Given instruction:
Write out all of the data without omission, exactly as shown.

Available data:

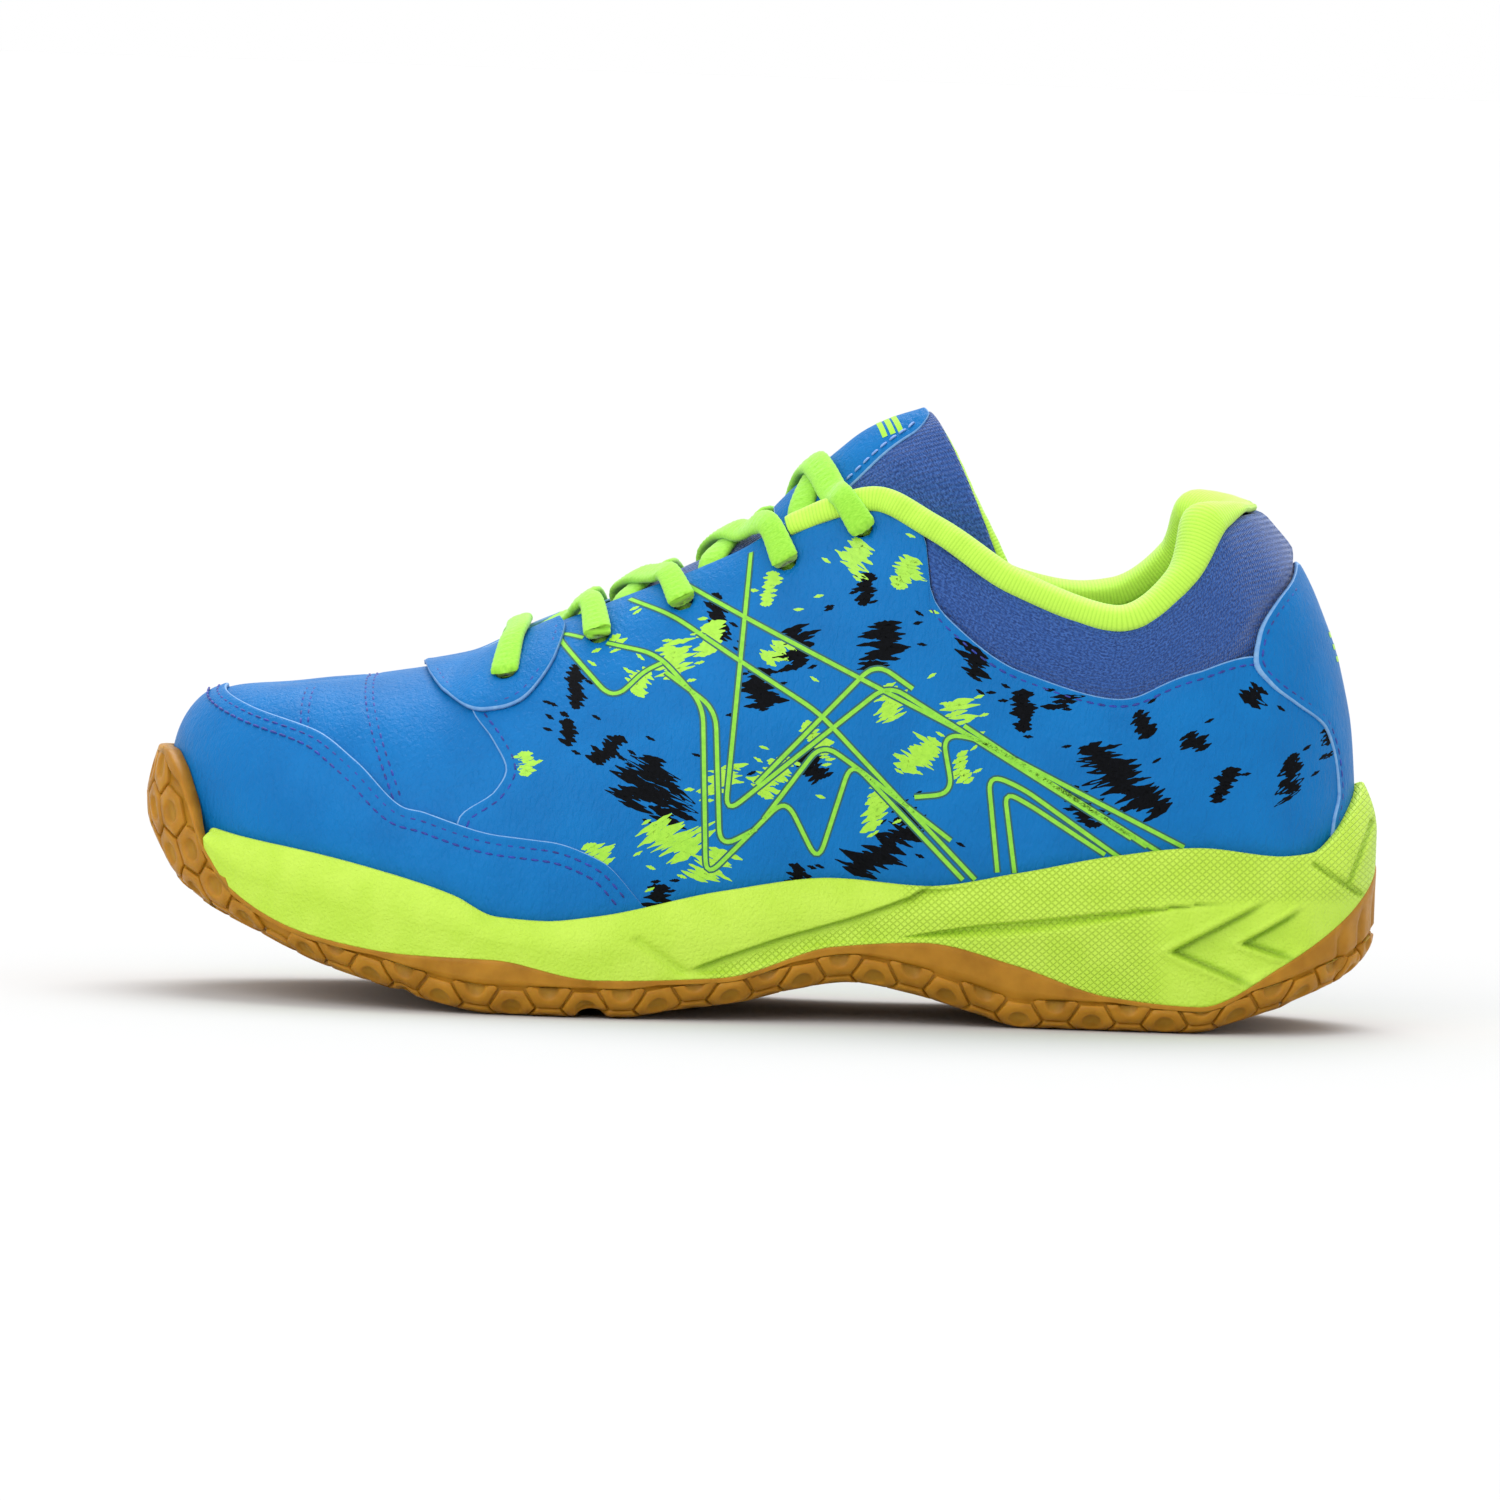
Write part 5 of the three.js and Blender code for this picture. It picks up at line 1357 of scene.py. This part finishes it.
def tongue_tape():
    """Tape over the tongue's end, tucked behind the knit at the middle and showing at the sides."""
    b = np.linspace(-1, 1, 160)
    rearward = unit(tongue_point(TONGUE_END, b) - tongue_point(TONGUE_END - 0.05, b))
    shows = smoothstep(np.abs(b), 0.55, 0.95)[:, None]
    edge = tongue_point(TONGUE_END, b) + rearward * lerp(-1.1, 0.4, shows)
    low = -tongue_depth(b) - 1.5
    high = -2.4
    half_width = 1.7 * (1 + 0.02 * np.sin(np.arange(len(b)) * 0.9))
    sections = []
    for turn in np.linspace(0, 2 * np.pi, 15)[:-1]:
        out = (low + high) / 2 + (high - low) / 2 * np.sin(turn)
        sections.append(np.stack([half_width * np.cos(turn), out], -1))
    return sweep(edge, *frames_along(edge, tongue_normal(TONGUE_END, b)), np.stack(sections, 1))


add_tongue_piece("tongue_tape", tongue_tape(), [LIME_TAPE], "tongue_binding")


# ---------------------------------------------------------------- lace

LACE_WIDTH = 7.0
LACE_WIDTH_IN_HOLE = 4.2
LACE_THICKNESS = 2.4
# How far the lace's middle stands off: inside and outside the quarters, and low and high over the tongue.
LACE_INSIDE = -4.2
LACE_OUTSIDE = 2.0
LACE_LOW = 0.2
LACE_HIGH = 2.3
# Stops of each end inside the upper, down to its tip: s, t, distance off the surface, and width.
LACE_TAIL = [(8.3, 0.8, -4.4, 5), (8, 0.7, -5.2, 6), (7.4, 0.54, -6.9, 6), (6.8, 0.48, -7.1, 4)]


def tongue_under(x, y):
    """Tongue point and normal under a point in plan."""
    a = 3.0
    b = 0.0
    for _ in range(30):
        here = tongue_point(a, b)
        per_a = (tongue_point(a + 0.01, b) - here) * 100
        per_b = (tongue_point(a, b + 0.01) - here) * 100
        det = per_a[0] * per_b[1] - per_b[0] * per_a[1]
        a += 0.7 * ((x - here[0]) * per_b[1] - per_b[0] * (y - here[1])) / det
        b += 0.7 * (per_a[0] * (y - here[1]) - per_a[1] * (x - here[0])) / det
        a = min(max(a, 0), TONGUE_END)
        b = min(max(b, -0.95), 0.95)
    return tongue_point(a, b), tongue_normal(a, b)


def on_upper(side, s, t, out, width=LACE_WIDTH):
    """A stop of the lace: its point, the way its flat side faces, and its width."""
    normal = surface_normal(side * s, t)
    return surface(side * s, t) + normal * out, normal, width


def through_eyelet(side, i):
    """Stops of the lace from the outside of an eyelet to its inside."""
    s, t = EYELETS[i]
    steps = ((LACE_OUTSIDE, 6.6), (0.9, 5.6), (-2.1, LACE_WIDTH_IN_HOLE), (LACE_INSIDE, LACE_WIDTH_IN_HOLE))
    return [on_upper(side, s, t, out, width) for out, width in steps]


def crossing(side, i, lift):
    """From the inside at one eyelet, out over the tongue, to above the next one opposite."""
    from_s = EYELETS[i][0] + 0.1
    to_s = EYELETS[i + 1][0] - 0.12
    start = surface(side * from_s, 1.0)
    end = surface(-side * to_s, 1.0)
    between = []
    for share in (0.2, 0.35, 0.5, 0.67, 0.84):
        point, normal = tongue_under(*lerp(start, end, share)[:2])
        between.append([point + normal * lift, normal, LACE_WIDTH])
    between[-1][0][2] = max(between[-1][0][2], end[2] + 0.6 * LACE_OUTSIDE)
    return [on_upper(side, from_s, 0.985, LACE_INSIDE - 0.3, 5), *between,
            on_upper(-side, to_s, 0.99, LACE_OUTSIDE, 5.8)]


def half_lace(start_side, lifts):
    """Stops of the lace from one end of the first bar to its tip."""
    stops = [on_upper(start_side, EYELETS[0][0], t, LACE_OUTSIDE + 0.7, 6.2) for t in (0.985, 0.85)]
    stops += through_eyelet(start_side, 0)
    side = start_side
    for i, lift in enumerate(lifts):
        stops += crossing(side, i, lift) + through_eyelet(-side, i + 1)
        side = -side
    return stops + [on_upper(side, *stop) for stop in LACE_TAIL]


lateral_half = half_lace(LATERAL, (LACE_LOW, LACE_HIGH) * 2)
medial_half = half_lace(MEDIAL, (LACE_HIGH, LACE_LOW) * 2)
crown_point = (lateral_half[0][0] + medial_half[0][0]) / 2 + np.array([0, 0, 0.8])
crown = (crown_point, unit(np.array([-0.4, 0, 1.0])), 6.0)
lace_stops = lateral_half[::-1] + [crown] + medial_half


def spline(values, per_stop):
    """Catmull-Rom curve through values, denser than its stops."""
    padded = np.concatenate([values[:1] * 2 - values[1:2], values, values[-1:] * 2 - values[-2:-1]])
    place = np.linspace(0, len(values) - 1, (len(values) - 1) * per_stop + 1)
    i = np.minimum(place.astype(int), len(values) - 2)
    w = (place - i)[:, None]
    return catmull_rom(*(padded[i + k] for k in range(4)), w)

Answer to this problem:
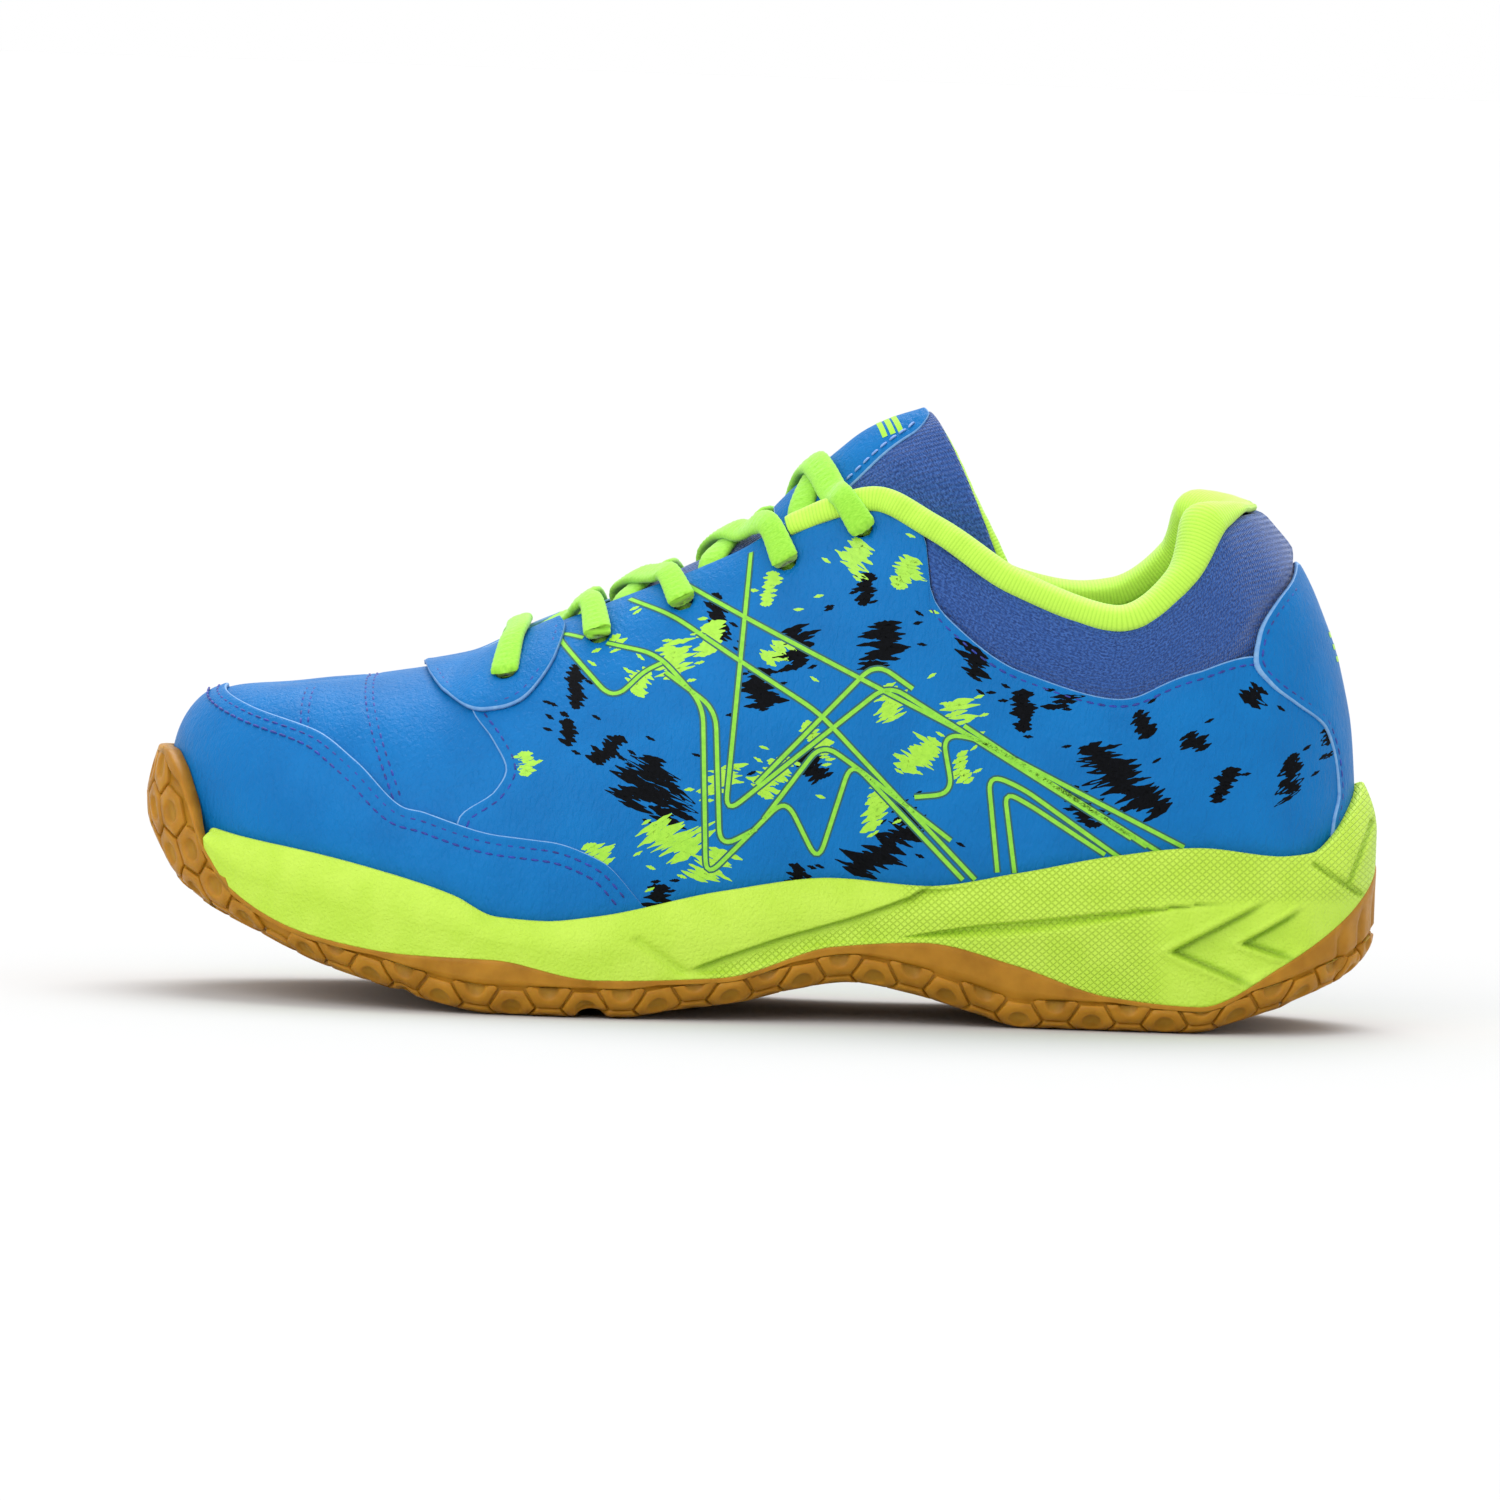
Write part 5 of the three.js and Blender code for this picture. It picks up at line 1357 of scene.py. This part finishes it.
def tongue_tape():
    """Tape over the tongue's end, tucked behind the knit at the middle and showing at the sides."""
    b = np.linspace(-1, 1, 160)
    rearward = unit(tongue_point(TONGUE_END, b) - tongue_point(TONGUE_END - 0.05, b))
    shows = smoothstep(np.abs(b), 0.55, 0.95)[:, None]
    edge = tongue_point(TONGUE_END, b) + rearward * lerp(-1.1, 0.4, shows)
    low = -tongue_depth(b) - 1.5
    high = -2.4
    half_width = 1.7 * (1 + 0.02 * np.sin(np.arange(len(b)) * 0.9))
    sections = []
    for turn in np.linspace(0, 2 * np.pi, 15)[:-1]:
        out = (low + high) / 2 + (high - low) / 2 * np.sin(turn)
        sections.append(np.stack([half_width * np.cos(turn), out], -1))
    return sweep(edge, *frames_along(edge, tongue_normal(TONGUE_END, b)), np.stack(sections, 1))


add_tongue_piece("tongue_tape", tongue_tape(), [LIME_TAPE], "tongue_binding")


# ---------------------------------------------------------------- lace

LACE_WIDTH = 7.0
LACE_WIDTH_IN_HOLE = 4.2
LACE_THICKNESS = 2.4
# How far the lace's middle stands off: inside and outside the quarters, and low and high over the tongue.
LACE_INSIDE = -4.2
LACE_OUTSIDE = 2.0
LACE_LOW = 0.2
LACE_HIGH = 2.3
# Stops of each end inside the upper, down to its tip: s, t, distance off the surface, and width.
LACE_TAIL = [(8.3, 0.8, -4.4, 5), (8, 0.7, -5.2, 6), (7.4, 0.54, -6.9, 6), (6.8, 0.48, -7.1, 4)]


def tongue_under(x, y):
    """Tongue point and normal under a point in plan."""
    a = 3.0
    b = 0.0
    for _ in range(30):
        here = tongue_point(a, b)
        per_a = (tongue_point(a + 0.01, b) - here) * 100
        per_b = (tongue_point(a, b + 0.01) - here) * 100
        det = per_a[0] * per_b[1] - per_b[0] * per_a[1]
        a += 0.7 * ((x - here[0]) * per_b[1] - per_b[0] * (y - here[1])) / det
        b += 0.7 * (per_a[0] * (y - here[1]) - per_a[1] * (x - here[0])) / det
        a = min(max(a, 0), TONGUE_END)
        b = min(max(b, -0.95), 0.95)
    return tongue_point(a, b), tongue_normal(a, b)


def on_upper(side, s, t, out, width=LACE_WIDTH):
    """A stop of the lace: its point, the way its flat side faces, and its width."""
    normal = surface_normal(side * s, t)
    return surface(side * s, t) + normal * out, normal, width


def through_eyelet(side, i):
    """Stops of the lace from the outside of an eyelet to its inside."""
    s, t = EYELETS[i]
    steps = ((LACE_OUTSIDE, 6.6), (0.9, 5.6), (-2.1, LACE_WIDTH_IN_HOLE), (LACE_INSIDE, LACE_WIDTH_IN_HOLE))
    return [on_upper(side, s, t, out, width) for out, width in steps]


def crossing(side, i, lift):
    """From the inside at one eyelet, out over the tongue, to above the next one opposite."""
    from_s = EYELETS[i][0] + 0.1
    to_s = EYELETS[i + 1][0] - 0.12
    start = surface(side * from_s, 1.0)
    end = surface(-side * to_s, 1.0)
    between = []
    for share in (0.2, 0.35, 0.5, 0.67, 0.84):
        point, normal = tongue_under(*lerp(start, end, share)[:2])
        between.append([point + normal * lift, normal, LACE_WIDTH])
    between[-1][0][2] = max(between[-1][0][2], end[2] + 0.6 * LACE_OUTSIDE)
    return [on_upper(side, from_s, 0.985, LACE_INSIDE - 0.3, 5), *between,
            on_upper(-side, to_s, 0.99, LACE_OUTSIDE, 5.8)]


def half_lace(start_side, lifts):
    """Stops of the lace from one end of the first bar to its tip."""
    stops = [on_upper(start_side, EYELETS[0][0], t, LACE_OUTSIDE + 0.7, 6.2) for t in (0.985, 0.85)]
    stops += through_eyelet(start_side, 0)
    side = start_side
    for i, lift in enumerate(lifts):
        stops += crossing(side, i, lift) + through_eyelet(-side, i + 1)
        side = -side
    return stops + [on_upper(side, *stop) for stop in LACE_TAIL]


lateral_half = half_lace(LATERAL, (LACE_LOW, LACE_HIGH) * 2)
medial_half = half_lace(MEDIAL, (LACE_HIGH, LACE_LOW) * 2)
crown_point = (lateral_half[0][0] + medial_half[0][0]) / 2 + np.array([0, 0, 0.8])
crown = (crown_point, unit(np.array([-0.4, 0, 1.0])), 6.0)
lace_stops = lateral_half[::-1] + [crown] + medial_half


def spline(values, per_stop):
    """Catmull-Rom curve through values, denser than its stops."""
    padded = np.concatenate([values[:1] * 2 - values[1:2], values, values[-1:] * 2 - values[-2:-1]])
    place = np.linspace(0, len(values) - 1, (len(values) - 1) * per_stop + 1)
    i = np.minimum(place.astype(int), len(values) - 2)
    w = (place - i)[:, None]
    return catmull_rom(*(padded[i + k] for k in range(4)), w)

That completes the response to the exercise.